Validation from Python

The SaxonC Python interface allows schemas to be loaded into a PySaxonProcessor, and then to be used for validating instances, or for schema-aware XSLT and XQuery processing.

The main steps are:

  1. Create a PySaxonProcessor using the constructor proc = PySaxonProcessor(license=True). (Note that schema processing requires SaxonC-EE).

  2. Call the new_xsd_compiler() method to get a PyXsdCompiler. It is possible to get multiple schema compilers, or to use a single schema compiler to compile multiple schemas.

  3. If required, set options on the XsdCompiler to control the way in which schema documents will be loaded. It is possible to set the XSD version (to 1.0 or 1.1).

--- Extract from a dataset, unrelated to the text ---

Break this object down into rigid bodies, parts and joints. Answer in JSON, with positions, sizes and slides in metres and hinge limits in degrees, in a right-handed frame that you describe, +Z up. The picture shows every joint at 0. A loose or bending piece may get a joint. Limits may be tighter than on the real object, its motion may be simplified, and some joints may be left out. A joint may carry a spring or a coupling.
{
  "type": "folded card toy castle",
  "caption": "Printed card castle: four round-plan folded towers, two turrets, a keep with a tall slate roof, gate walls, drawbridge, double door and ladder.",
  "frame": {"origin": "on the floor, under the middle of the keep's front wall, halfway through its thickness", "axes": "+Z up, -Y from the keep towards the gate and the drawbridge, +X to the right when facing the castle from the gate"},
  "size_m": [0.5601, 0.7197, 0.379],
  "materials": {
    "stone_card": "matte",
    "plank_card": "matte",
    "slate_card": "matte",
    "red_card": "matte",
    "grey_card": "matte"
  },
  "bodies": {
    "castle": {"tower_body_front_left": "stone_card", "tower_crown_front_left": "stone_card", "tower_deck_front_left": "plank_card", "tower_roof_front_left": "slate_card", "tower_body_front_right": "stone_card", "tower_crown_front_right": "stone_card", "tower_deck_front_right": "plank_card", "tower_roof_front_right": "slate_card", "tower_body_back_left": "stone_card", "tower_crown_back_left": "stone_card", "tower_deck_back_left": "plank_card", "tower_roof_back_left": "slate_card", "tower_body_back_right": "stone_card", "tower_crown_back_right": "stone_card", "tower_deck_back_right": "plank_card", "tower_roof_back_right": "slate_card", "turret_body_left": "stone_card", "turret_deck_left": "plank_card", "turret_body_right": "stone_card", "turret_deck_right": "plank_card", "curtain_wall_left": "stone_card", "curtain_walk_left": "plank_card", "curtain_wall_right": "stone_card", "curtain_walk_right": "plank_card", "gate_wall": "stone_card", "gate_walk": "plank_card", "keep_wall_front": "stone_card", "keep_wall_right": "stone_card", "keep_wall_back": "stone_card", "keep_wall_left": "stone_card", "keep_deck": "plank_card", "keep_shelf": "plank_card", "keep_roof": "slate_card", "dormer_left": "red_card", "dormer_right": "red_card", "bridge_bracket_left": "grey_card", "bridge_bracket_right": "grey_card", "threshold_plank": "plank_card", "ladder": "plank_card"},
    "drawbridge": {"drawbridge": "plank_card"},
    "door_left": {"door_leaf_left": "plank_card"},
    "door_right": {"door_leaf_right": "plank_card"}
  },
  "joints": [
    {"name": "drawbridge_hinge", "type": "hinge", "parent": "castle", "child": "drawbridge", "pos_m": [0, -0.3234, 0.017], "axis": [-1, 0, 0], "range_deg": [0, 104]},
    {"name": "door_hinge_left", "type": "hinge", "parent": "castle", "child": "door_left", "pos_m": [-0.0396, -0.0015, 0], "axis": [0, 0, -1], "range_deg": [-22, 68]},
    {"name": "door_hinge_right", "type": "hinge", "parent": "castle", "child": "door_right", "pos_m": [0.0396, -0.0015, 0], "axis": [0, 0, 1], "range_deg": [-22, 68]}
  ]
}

  4. Construct a PyXsdSchema object, representing a compiled schema, by calling the compile() method (using one of the keywords xsd_text, xsd_node or xsd_file to compile a schema from lexical string, PyXdmNode object or file, respectively). The resulting schema document is available to all applications run within the containing PySaxonProcessor.

  5. To validate an instance document, first call the new_schema_validator() method on the PyXsdSchema object. This returns a PySchemaValidator.

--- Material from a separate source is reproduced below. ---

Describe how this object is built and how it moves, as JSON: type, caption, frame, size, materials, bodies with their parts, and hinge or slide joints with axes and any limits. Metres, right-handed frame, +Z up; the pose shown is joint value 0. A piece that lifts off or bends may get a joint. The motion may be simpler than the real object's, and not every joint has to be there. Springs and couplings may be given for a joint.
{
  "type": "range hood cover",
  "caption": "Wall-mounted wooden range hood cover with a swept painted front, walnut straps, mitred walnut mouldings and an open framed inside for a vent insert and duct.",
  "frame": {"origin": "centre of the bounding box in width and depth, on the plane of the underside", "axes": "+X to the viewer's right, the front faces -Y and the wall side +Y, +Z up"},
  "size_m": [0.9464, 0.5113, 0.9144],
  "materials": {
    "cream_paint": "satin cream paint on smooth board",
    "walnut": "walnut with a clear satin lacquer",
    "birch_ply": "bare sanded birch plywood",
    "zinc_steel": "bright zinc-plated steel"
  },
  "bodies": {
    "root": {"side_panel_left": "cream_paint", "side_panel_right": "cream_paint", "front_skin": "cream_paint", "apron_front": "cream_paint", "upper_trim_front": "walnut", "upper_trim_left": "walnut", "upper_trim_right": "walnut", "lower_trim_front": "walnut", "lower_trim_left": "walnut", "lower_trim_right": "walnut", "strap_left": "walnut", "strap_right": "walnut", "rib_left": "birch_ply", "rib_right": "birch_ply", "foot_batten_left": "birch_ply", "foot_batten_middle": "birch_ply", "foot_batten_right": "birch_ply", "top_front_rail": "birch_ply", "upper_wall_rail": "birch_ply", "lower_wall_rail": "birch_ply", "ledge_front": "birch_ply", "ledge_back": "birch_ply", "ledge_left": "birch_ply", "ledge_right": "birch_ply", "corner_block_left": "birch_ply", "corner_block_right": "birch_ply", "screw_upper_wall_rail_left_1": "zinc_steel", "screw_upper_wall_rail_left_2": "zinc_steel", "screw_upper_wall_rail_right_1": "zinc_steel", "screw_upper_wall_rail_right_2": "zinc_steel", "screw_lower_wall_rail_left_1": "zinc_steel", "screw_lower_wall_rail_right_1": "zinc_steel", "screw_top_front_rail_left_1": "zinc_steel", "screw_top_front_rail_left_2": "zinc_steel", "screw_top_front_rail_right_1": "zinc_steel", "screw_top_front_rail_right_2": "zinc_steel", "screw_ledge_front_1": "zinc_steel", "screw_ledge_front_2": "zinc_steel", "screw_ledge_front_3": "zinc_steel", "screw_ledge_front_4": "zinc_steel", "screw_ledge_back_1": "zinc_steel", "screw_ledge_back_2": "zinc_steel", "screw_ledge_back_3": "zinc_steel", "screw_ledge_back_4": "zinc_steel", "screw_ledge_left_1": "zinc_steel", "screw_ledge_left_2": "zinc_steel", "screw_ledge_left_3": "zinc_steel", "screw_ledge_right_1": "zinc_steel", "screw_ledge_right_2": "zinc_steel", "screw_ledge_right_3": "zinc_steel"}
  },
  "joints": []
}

  6. Set options on the PySchemaValidator to control the way in which a particular validation episode is performed, and then invoke its validate() or validate_to_node() method to validate an instance document. Options available include the ability to control whether additional schema components can be referenced from the instance document using xsi:schemaLocation attributes.

  7. Validation errors are returned to the standard error listener. It is also possible to call the class property validation_report to return a validator report as a PyXdmNode object.

  8. It is possible to save a compiled schema in an SCM (schema component model) file using the export_components() method on the PyXsdSchema object, and to import a previously-saved schema by calling import_components() on the PyXsdCompiler object.

  9. If the schema is to be imported into a schema-aware XSLT stylesheet, XQuery, or XPath expression, it can be supplied to the relevant PyXslt30Processor, PyXQueryProcessor, or PyXPathProcessor via its useSchema() method.

Note that additional schemas referenced from the xsi:schemaLocation attributes within the source documents will be loaded as necessary. By default a target namespace is ignored if there is already a loaded schema for that namespace; Saxon makes no attempt to load multiple schemas for the same namespace and check them for consistency. This behaviour can be changed using the configuration option MULTIPLE_SCHEMA_IMPORTS.

Unlike Saxon versions prior to Saxon 13, compiling a schema does not make it globally available to all applications using a given PySaxonProcessor. Each compiled schema is distinct and can be used individually without interfering with other schemas. However, all the schemas used within a PySaxonProcessor must be consistent. Consistency is defined in the version 4.0 language specifications: in simplified terms, it means that the same name must not be used in different schemas to refer to different element or type declarations.

The PySchemaValidator can be used with the PyDocumentBuilder class to parse and validate XML documents.